◆ The exercise ◆
Below is a set of records. Repeat all of them exactly.

◆ Data provided ◆
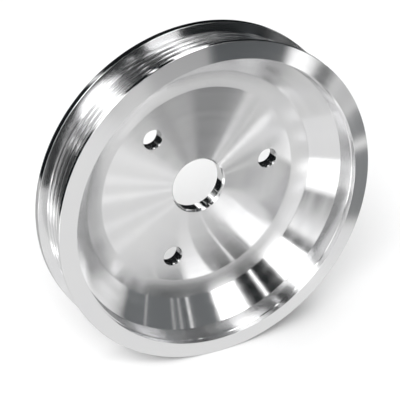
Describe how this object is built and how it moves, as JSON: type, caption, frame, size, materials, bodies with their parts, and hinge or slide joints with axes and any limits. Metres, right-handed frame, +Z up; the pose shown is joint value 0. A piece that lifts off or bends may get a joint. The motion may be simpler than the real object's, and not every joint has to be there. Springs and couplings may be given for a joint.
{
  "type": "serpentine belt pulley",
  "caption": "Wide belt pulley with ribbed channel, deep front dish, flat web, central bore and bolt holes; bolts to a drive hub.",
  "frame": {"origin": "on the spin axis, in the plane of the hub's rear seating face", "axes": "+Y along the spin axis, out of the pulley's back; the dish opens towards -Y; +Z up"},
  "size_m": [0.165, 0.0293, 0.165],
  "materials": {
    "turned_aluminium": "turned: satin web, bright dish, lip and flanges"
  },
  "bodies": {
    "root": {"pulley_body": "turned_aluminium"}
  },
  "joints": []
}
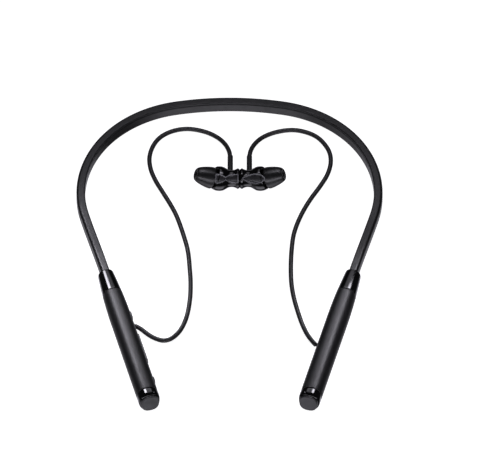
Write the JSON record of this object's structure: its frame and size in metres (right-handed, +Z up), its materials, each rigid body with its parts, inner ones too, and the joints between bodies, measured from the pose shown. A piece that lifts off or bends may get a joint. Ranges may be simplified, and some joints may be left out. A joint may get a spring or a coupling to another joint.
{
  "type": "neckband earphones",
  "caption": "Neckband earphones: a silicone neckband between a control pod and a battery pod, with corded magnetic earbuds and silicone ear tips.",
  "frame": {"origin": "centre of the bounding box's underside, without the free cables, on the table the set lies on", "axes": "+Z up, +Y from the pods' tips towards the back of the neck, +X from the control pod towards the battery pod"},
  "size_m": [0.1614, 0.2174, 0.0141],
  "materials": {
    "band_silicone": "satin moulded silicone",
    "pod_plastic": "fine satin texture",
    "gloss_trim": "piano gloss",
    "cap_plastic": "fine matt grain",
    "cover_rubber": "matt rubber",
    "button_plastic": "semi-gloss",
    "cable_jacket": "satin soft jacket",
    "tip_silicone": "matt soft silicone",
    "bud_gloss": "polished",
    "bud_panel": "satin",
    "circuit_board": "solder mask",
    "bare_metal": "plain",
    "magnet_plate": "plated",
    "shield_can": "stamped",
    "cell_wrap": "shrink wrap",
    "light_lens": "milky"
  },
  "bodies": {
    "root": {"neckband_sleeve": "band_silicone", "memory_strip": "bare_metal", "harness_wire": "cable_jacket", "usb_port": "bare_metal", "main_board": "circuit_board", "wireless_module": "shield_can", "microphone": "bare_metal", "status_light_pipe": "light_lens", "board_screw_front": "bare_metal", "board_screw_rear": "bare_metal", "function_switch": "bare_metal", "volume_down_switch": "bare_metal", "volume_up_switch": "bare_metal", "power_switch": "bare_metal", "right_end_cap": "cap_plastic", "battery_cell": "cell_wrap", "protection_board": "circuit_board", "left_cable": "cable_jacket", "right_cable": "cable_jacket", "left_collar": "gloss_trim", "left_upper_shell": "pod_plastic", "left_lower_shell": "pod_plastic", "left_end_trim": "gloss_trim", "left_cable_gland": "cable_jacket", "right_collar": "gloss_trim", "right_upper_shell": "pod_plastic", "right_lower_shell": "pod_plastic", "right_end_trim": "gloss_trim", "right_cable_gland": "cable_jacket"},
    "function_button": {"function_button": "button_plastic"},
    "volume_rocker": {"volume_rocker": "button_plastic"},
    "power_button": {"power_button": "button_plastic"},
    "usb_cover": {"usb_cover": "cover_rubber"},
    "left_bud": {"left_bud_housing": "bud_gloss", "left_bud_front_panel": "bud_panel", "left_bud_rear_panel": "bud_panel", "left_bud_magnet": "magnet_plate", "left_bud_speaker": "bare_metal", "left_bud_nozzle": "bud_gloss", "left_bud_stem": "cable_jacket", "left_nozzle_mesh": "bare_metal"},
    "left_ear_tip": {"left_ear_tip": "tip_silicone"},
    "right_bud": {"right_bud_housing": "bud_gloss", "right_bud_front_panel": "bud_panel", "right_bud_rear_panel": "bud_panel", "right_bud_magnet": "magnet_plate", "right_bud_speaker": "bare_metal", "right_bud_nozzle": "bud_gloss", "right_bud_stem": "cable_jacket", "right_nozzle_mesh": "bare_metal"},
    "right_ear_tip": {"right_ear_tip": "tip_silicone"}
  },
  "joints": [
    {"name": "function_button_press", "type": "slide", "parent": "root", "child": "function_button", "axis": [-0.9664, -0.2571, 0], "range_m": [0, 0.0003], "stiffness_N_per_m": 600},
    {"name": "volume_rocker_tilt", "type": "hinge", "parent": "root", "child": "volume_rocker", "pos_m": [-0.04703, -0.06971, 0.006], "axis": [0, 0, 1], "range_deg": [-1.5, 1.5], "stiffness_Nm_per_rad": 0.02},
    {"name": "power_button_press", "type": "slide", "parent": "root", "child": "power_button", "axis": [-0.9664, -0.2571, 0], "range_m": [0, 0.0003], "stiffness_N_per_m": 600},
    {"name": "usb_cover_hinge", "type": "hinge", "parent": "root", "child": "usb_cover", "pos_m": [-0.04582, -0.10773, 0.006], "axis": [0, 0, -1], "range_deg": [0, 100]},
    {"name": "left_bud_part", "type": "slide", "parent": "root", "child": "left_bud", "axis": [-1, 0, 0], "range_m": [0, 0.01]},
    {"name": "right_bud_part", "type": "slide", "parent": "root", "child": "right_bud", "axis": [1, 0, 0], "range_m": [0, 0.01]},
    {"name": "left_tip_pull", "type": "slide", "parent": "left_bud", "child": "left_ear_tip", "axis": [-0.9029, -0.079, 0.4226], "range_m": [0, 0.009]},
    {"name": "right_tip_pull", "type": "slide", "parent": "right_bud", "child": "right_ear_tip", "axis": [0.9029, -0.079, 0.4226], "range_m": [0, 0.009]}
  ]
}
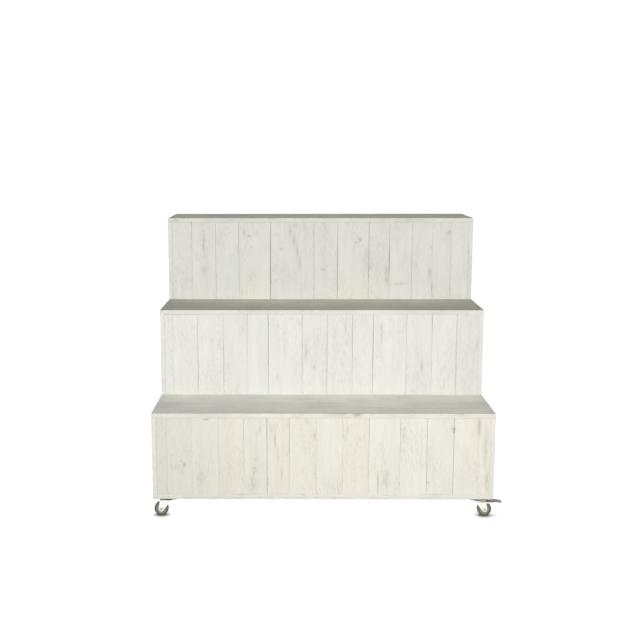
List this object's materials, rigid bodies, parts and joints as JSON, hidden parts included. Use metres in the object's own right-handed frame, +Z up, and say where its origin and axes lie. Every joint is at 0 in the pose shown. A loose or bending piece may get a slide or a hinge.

◆ Task result ◆
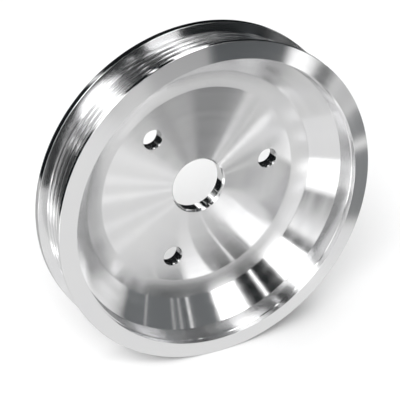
Describe how this object is built and how it moves, as JSON: type, caption, frame, size, materials, bodies with their parts, and hinge or slide joints with axes and any limits. Metres, right-handed frame, +Z up; the pose shown is joint value 0. A piece that lifts off or bends may get a joint. The motion may be simpler than the real object's, and not every joint has to be there. Springs and couplings may be given for a joint.
{
  "type": "serpentine belt pulley",
  "caption": "Wide belt pulley with ribbed channel, deep front dish, flat web, central bore and bolt holes; bolts to a drive hub.",
  "frame": {"origin": "on the spin axis, in the plane of the hub's rear seating face", "axes": "+Y along the spin axis, out of the pulley's back; the dish opens towards -Y; +Z up"},
  "size_m": [0.165, 0.0293, 0.165],
  "materials": {
    "turned_aluminium": "turned: satin web, bright dish, lip and flanges"
  },
  "bodies": {
    "root": {"pulley_body": "turned_aluminium"}
  },
  "joints": []
}
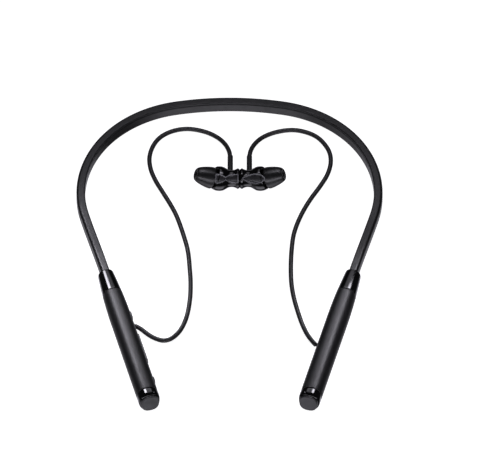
Write the JSON record of this object's structure: its frame and size in metres (right-handed, +Z up), its materials, each rigid body with its parts, inner ones too, and the joints between bodies, measured from the pose shown. A piece that lifts off or bends may get a joint. Ranges may be simplified, and some joints may be left out. A joint may get a spring or a coupling to another joint.
{
  "type": "neckband earphones",
  "caption": "Neckband earphones: a silicone neckband between a control pod and a battery pod, with corded magnetic earbuds and silicone ear tips.",
  "frame": {"origin": "centre of the bounding box's underside, without the free cables, on the table the set lies on", "axes": "+Z up, +Y from the pods' tips towards the back of the neck, +X from the control pod towards the battery pod"},
  "size_m": [0.1614, 0.2174, 0.0141],
  "materials": {
    "band_silicone": "satin moulded silicone",
    "pod_plastic": "fine satin texture",
    "gloss_trim": "piano gloss",
    "cap_plastic": "fine matt grain",
    "cover_rubber": "matt rubber",
    "button_plastic": "semi-gloss",
    "cable_jacket": "satin soft jacket",
    "tip_silicone": "matt soft silicone",
    "bud_gloss": "polished",
    "bud_panel": "satin",
    "circuit_board": "solder mask",
    "bare_metal": "plain",
    "magnet_plate": "plated",
    "shield_can": "stamped",
    "cell_wrap": "shrink wrap",
    "light_lens": "milky"
  },
  "bodies": {
    "root": {"neckband_sleeve": "band_silicone", "memory_strip": "bare_metal", "harness_wire": "cable_jacket", "usb_port": "bare_metal", "main_board": "circuit_board", "wireless_module": "shield_can", "microphone": "bare_metal", "status_light_pipe": "light_lens", "board_screw_front": "bare_metal", "board_screw_rear": "bare_metal", "function_switch": "bare_metal", "volume_down_switch": "bare_metal", "volume_up_switch": "bare_metal", "power_switch": "bare_metal", "right_end_cap": "cap_plastic", "battery_cell": "cell_wrap", "protection_board": "circuit_board", "left_cable": "cable_jacket", "right_cable": "cable_jacket", "left_collar": "gloss_trim", "left_upper_shell": "pod_plastic", "left_lower_shell": "pod_plastic", "left_end_trim": "gloss_trim", "left_cable_gland": "cable_jacket", "right_collar": "gloss_trim", "right_upper_shell": "pod_plastic", "right_lower_shell": "pod_plastic", "right_end_trim": "gloss_trim", "right_cable_gland": "cable_jacket"},
    "function_button": {"function_button": "button_plastic"},
    "volume_rocker": {"volume_rocker": "button_plastic"},
    "power_button": {"power_button": "button_plastic"},
    "usb_cover": {"usb_cover": "cover_rubber"},
    "left_bud": {"left_bud_housing": "bud_gloss", "left_bud_front_panel": "bud_panel", "left_bud_rear_panel": "bud_panel", "left_bud_magnet": "magnet_plate", "left_bud_speaker": "bare_metal", "left_bud_nozzle": "bud_gloss", "left_bud_stem": "cable_jacket", "left_nozzle_mesh": "bare_metal"},
    "left_ear_tip": {"left_ear_tip": "tip_silicone"},
    "right_bud": {"right_bud_housing": "bud_gloss", "right_bud_front_panel": "bud_panel", "right_bud_rear_panel": "bud_panel", "right_bud_magnet": "magnet_plate", "right_bud_speaker": "bare_metal", "right_bud_nozzle": "bud_gloss", "right_bud_stem": "cable_jacket", "right_nozzle_mesh": "bare_metal"},
    "right_ear_tip": {"right_ear_tip": "tip_silicone"}
  },
  "joints": [
    {"name": "function_button_press", "type": "slide", "parent": "root", "child": "function_button", "axis": [-0.9664, -0.2571, 0], "range_m": [0, 0.0003], "stiffness_N_per_m": 600},
    {"name": "volume_rocker_tilt", "type": "hinge", "parent": "root", "child": "volume_rocker", "pos_m": [-0.04703, -0.06971, 0.006], "axis": [0, 0, 1], "range_deg": [-1.5, 1.5], "stiffness_Nm_per_rad": 0.02},
    {"name": "power_button_press", "type": "slide", "parent": "root", "child": "power_button", "axis": [-0.9664, -0.2571, 0], "range_m": [0, 0.0003], "stiffness_N_per_m": 600},
    {"name": "usb_cover_hinge", "type": "hinge", "parent": "root", "child": "usb_cover", "pos_m": [-0.04582, -0.10773, 0.006], "axis": [0, 0, -1], "range_deg": [0, 100]},
    {"name": "left_bud_part", "type": "slide", "parent": "root", "child": "left_bud", "axis": [-1, 0, 0], "range_m": [0, 0.01]},
    {"name": "right_bud_part", "type": "slide", "parent": "root", "child": "right_bud", "axis": [1, 0, 0], "range_m": [0, 0.01]},
    {"name": "left_tip_pull", "type": "slide", "parent": "left_bud", "child": "left_ear_tip", "axis": [-0.9029, -0.079, 0.4226], "range_m": [0, 0.009]},
    {"name": "right_tip_pull", "type": "slide", "parent": "right_bud", "child": "right_ear_tip", "axis": [0.9029, -0.079, 0.4226], "range_m": [0, 0.009]}
  ]
}
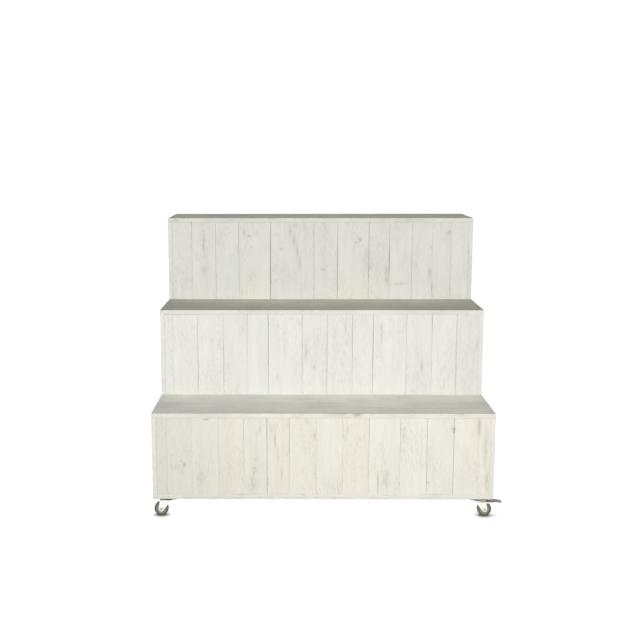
List this object's materials, rigid bodies, parts and joints as JSON, hidden parts included. Use metres in the object's own right-handed frame, +Z up, and say where its origin and axes lie. Every joint is at 0 in the pose shown. A loose or bending piece may get a slide or a hinge.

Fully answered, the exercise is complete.